Organizations can be their own worst enemies when it comes to creating a successful data science function. Missteps include isolating data scientists, consistently dismissing their findings or demanding they contort data into saying what business leaders want it to say.

"It's important for data scientists to be really engaged and have them work outside of their core data science team," said Brian Shepherd, executive recruiter at Burtch Works. "When we see candidates coming in and applying for any of these jobs that we have posted, it's usually because there is that lack of involvement."

Johnson said that acknowledgment and recognition are also important.

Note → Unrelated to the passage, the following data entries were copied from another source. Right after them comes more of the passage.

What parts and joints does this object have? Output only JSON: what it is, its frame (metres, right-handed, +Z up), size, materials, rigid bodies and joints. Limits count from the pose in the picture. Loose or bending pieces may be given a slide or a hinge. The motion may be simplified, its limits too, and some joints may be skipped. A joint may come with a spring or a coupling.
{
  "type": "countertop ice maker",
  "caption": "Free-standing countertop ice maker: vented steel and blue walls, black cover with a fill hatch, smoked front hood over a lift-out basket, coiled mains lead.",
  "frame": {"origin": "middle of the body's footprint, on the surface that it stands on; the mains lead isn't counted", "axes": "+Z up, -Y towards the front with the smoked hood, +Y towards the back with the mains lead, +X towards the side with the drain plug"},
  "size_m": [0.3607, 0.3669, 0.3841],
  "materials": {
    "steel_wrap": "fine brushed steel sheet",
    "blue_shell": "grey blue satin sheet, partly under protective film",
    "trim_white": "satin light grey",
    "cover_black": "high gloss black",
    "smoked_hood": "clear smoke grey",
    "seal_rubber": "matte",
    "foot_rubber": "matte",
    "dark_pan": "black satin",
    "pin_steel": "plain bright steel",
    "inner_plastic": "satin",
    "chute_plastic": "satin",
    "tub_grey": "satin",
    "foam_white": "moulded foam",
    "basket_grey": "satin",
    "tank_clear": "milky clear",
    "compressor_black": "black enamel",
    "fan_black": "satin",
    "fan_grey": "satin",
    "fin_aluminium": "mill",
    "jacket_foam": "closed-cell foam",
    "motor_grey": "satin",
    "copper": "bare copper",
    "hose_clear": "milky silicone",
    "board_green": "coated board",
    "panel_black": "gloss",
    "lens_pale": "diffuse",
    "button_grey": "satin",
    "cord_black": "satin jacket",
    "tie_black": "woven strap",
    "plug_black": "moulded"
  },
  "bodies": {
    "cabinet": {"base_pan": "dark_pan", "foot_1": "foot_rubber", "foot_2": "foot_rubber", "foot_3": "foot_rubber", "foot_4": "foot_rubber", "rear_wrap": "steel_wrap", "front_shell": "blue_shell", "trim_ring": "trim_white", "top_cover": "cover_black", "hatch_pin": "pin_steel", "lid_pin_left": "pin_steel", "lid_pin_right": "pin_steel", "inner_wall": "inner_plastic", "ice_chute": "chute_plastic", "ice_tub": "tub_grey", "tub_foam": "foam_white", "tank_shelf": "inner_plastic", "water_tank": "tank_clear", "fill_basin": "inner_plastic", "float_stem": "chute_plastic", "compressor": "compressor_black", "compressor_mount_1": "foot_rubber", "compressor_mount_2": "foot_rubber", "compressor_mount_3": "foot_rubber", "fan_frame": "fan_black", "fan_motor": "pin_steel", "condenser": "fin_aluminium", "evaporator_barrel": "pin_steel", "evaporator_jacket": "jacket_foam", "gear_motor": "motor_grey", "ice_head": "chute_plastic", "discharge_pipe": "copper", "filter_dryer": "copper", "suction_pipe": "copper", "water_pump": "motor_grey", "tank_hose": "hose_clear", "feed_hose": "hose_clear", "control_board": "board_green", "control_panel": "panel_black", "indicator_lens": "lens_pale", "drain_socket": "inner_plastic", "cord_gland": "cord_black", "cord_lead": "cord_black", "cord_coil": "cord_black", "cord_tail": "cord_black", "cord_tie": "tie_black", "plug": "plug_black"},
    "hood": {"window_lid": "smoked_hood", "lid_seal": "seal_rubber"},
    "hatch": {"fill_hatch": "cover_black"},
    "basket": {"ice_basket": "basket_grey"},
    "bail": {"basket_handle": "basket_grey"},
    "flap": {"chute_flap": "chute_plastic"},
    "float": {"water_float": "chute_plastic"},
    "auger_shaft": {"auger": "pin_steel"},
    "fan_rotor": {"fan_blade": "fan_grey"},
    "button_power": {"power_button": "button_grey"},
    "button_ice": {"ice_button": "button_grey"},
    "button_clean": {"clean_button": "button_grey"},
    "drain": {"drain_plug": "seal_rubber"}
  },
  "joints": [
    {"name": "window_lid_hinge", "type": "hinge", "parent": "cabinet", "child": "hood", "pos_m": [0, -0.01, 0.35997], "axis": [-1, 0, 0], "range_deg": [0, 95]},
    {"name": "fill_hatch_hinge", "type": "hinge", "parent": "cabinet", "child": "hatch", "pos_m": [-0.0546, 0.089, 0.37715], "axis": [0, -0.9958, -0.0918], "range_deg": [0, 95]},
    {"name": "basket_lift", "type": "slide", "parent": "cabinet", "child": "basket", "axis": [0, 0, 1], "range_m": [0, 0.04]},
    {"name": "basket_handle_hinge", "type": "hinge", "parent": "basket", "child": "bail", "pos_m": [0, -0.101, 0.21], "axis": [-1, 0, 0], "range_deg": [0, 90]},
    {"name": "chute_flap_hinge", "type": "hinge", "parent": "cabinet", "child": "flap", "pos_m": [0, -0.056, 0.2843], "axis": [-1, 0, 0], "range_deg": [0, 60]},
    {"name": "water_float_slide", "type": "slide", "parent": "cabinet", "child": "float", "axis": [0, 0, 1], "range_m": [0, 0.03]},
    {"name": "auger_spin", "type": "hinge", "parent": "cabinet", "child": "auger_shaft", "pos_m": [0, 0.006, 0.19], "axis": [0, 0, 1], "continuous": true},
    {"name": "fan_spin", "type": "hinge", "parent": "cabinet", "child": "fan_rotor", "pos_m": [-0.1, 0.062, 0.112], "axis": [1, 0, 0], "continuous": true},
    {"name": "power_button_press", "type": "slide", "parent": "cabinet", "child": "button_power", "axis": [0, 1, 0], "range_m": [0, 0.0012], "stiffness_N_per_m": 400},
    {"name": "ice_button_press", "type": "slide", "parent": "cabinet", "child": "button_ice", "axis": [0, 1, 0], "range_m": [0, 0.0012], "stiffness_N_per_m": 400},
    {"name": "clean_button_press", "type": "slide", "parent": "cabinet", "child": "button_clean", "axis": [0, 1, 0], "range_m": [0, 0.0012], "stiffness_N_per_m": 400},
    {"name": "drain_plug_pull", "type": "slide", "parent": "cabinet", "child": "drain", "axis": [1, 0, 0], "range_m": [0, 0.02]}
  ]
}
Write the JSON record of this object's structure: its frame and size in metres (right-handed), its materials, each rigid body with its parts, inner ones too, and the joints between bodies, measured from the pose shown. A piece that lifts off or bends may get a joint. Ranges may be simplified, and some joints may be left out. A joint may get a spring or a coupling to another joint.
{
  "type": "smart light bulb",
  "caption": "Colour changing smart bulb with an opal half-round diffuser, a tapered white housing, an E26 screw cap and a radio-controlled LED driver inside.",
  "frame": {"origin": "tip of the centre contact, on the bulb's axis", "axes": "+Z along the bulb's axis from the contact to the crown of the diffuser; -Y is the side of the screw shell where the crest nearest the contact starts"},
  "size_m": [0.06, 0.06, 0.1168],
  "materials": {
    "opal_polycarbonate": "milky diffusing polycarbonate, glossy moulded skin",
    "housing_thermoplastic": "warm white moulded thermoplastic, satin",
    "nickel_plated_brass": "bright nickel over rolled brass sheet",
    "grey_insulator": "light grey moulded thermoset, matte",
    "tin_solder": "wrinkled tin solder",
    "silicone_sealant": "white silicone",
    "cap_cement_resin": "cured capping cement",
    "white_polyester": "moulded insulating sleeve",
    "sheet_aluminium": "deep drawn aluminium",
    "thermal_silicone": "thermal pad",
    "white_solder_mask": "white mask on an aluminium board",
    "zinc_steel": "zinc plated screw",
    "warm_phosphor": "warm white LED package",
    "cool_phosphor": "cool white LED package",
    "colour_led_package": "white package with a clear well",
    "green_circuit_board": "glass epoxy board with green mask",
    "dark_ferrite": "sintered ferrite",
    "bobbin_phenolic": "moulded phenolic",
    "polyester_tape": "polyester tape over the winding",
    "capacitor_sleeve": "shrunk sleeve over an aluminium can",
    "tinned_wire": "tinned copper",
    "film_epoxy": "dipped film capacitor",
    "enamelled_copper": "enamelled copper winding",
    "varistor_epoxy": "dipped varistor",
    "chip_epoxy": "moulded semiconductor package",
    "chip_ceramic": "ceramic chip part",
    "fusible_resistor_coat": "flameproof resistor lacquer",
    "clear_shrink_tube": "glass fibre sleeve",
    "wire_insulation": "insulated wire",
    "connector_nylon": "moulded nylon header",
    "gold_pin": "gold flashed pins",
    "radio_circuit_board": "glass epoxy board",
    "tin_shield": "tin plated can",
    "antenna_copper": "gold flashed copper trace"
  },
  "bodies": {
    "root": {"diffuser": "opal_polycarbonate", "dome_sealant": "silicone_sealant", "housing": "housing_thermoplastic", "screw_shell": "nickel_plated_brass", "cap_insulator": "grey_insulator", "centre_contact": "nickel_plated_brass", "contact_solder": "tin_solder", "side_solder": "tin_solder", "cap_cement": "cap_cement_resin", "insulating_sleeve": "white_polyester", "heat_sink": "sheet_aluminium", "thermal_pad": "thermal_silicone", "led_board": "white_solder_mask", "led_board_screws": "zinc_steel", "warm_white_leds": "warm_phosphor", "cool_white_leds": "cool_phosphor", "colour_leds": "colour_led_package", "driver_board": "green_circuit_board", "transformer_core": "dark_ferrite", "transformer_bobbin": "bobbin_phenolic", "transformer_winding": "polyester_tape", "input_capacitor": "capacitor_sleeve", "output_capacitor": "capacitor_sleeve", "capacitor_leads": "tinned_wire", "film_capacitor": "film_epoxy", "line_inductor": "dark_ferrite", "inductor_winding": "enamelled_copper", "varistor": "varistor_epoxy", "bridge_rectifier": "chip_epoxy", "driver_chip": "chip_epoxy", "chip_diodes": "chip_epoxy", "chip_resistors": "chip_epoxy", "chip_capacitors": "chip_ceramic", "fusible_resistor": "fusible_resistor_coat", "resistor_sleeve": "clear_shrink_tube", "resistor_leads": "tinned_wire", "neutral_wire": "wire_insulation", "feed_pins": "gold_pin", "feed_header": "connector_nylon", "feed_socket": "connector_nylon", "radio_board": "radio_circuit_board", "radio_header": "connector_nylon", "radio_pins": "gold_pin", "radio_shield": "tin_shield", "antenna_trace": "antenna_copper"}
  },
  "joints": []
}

"When somebody is coming after you, whether it's a recruiter or someone else, they're telling you how great your background is and how valuable you are. [Meanwhile, your employer] is piling more work on your desk and asking you to work overtime," Johnson said. "While that work may well need to be done, don't forget to pat them on the back. Recognize them and help them continue to develop and enhance their skill set."

Pay appropriately

According to a 2019 Burtch Works report, U.S. data scientists with advanced degrees earn a median salary of $90,000 to $250,000 based on several factors, including level of education, location, years of experience and level of management responsibility.

"Make sure you know what the averages are locally, what people are being offered, what your current team is being paid," Johnson said. "Also [consider] what else you can offer. Is there potential for flex work schedules, remote work or education or tuition reimbursement? While you don't have to include that in every offer, it's important your organization is clear on where the flexibility is because you may need to offer those things if you can't hit a dollar figure."

Walker said that even data scientists making $250,000 to $300,000 may accept $50,000 less to feel great about what they're doing.

"If I go to work and feel like I'm doing something great, I'm using my mind, I'm adding value, I work with great people, I feel good -- that's priceless," Walker said.